= Lottery competition =

Lottery competition in ecology is a model for how organisms compete. It was first used to describe competition in coral reef fish. Under lottery competition, many offspring compete for a small number of sites (e.g., many fry competing for a few territories, or many seedlings competing for a few treefall gaps). Under lottery competition, one individual is chosen randomly to "win" that site (typically becoming an adult soon after), and the "losers" typically die off. Thus, in an analogy to a lottery or raffle, every individual has an equal chance of winning (like every ticket has an equal chance of being chosen), and therefore more abundant species are proportionately more likely to win (just as an individual who buys more tickets is more likely to win).
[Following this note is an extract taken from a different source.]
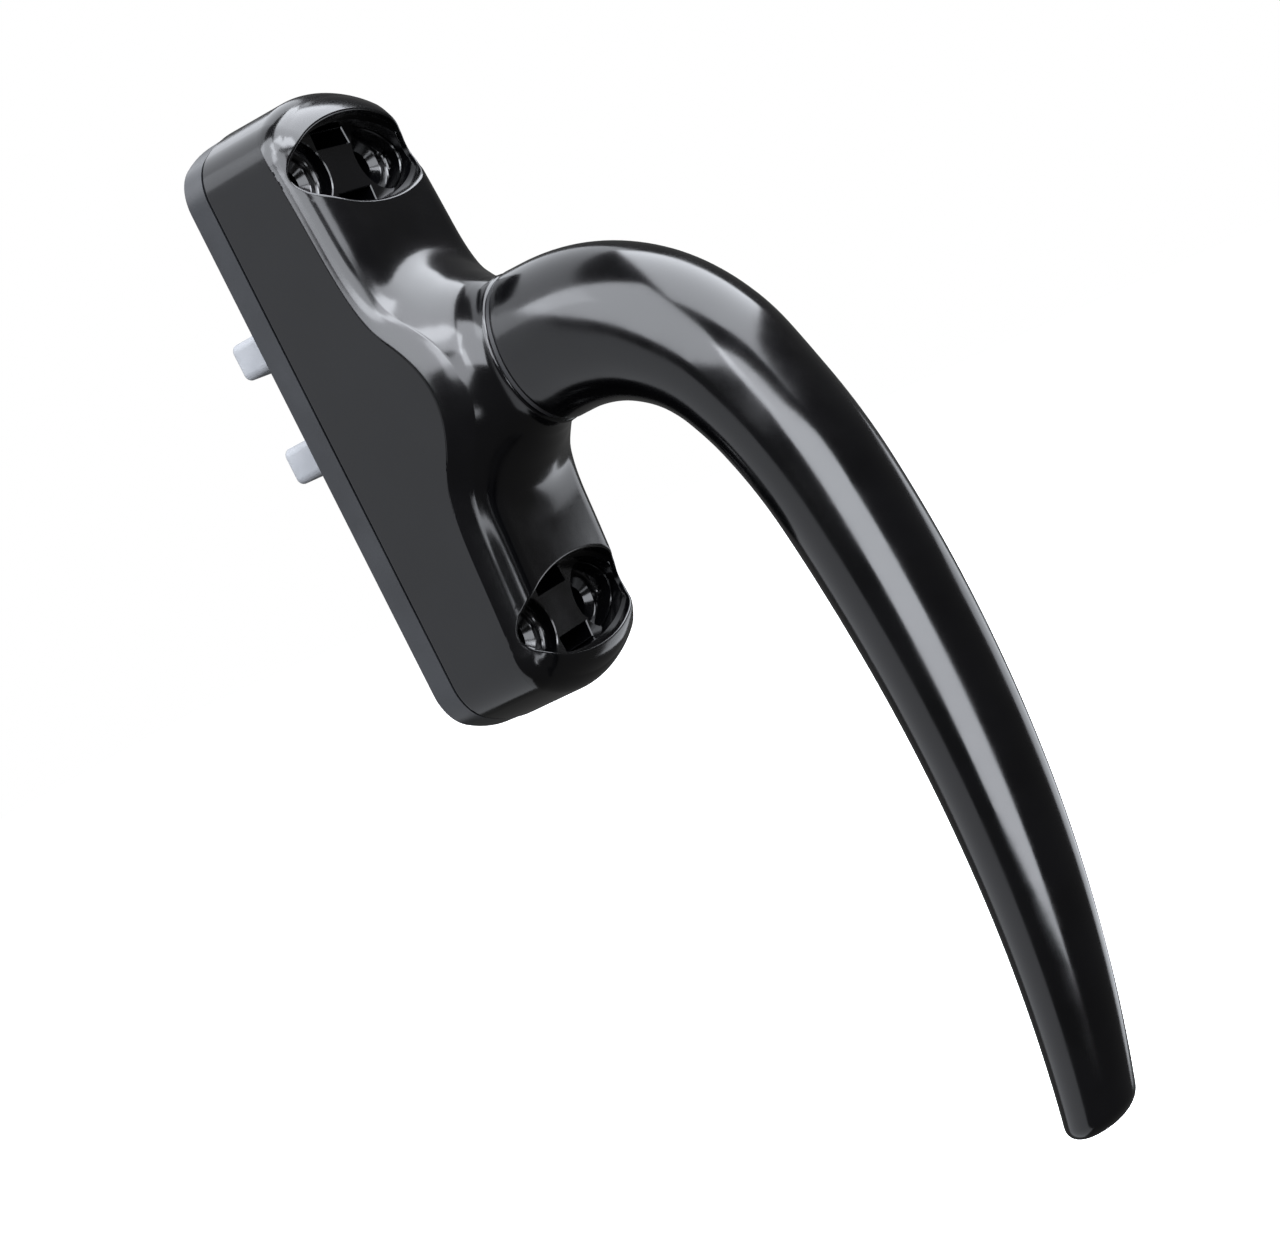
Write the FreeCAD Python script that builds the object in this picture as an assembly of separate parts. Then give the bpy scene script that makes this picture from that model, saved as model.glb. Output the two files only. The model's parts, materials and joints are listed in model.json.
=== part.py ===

Some models generalize this idea by weighting some individuals who are more likely to be chosen (by analogy, this would be like some tickets counting as two tickets instead of one). When a population is below carrying capacity, e.g. due to ecological disturbance, then producing twice as many individuals is not identical to producing individuals twice as likely to win; the two specialized groups can coexist in a competition-colonization trade-off.

Lottery competition has been used in understanding many key ideas in ecology, including the storage effect (species coexist because they are affected differently by environmental variation) and neutral theory (species diversity is maintained because species are competitively equivalent, and extinction rates are slow enough to be offset by speciation and dispersal events).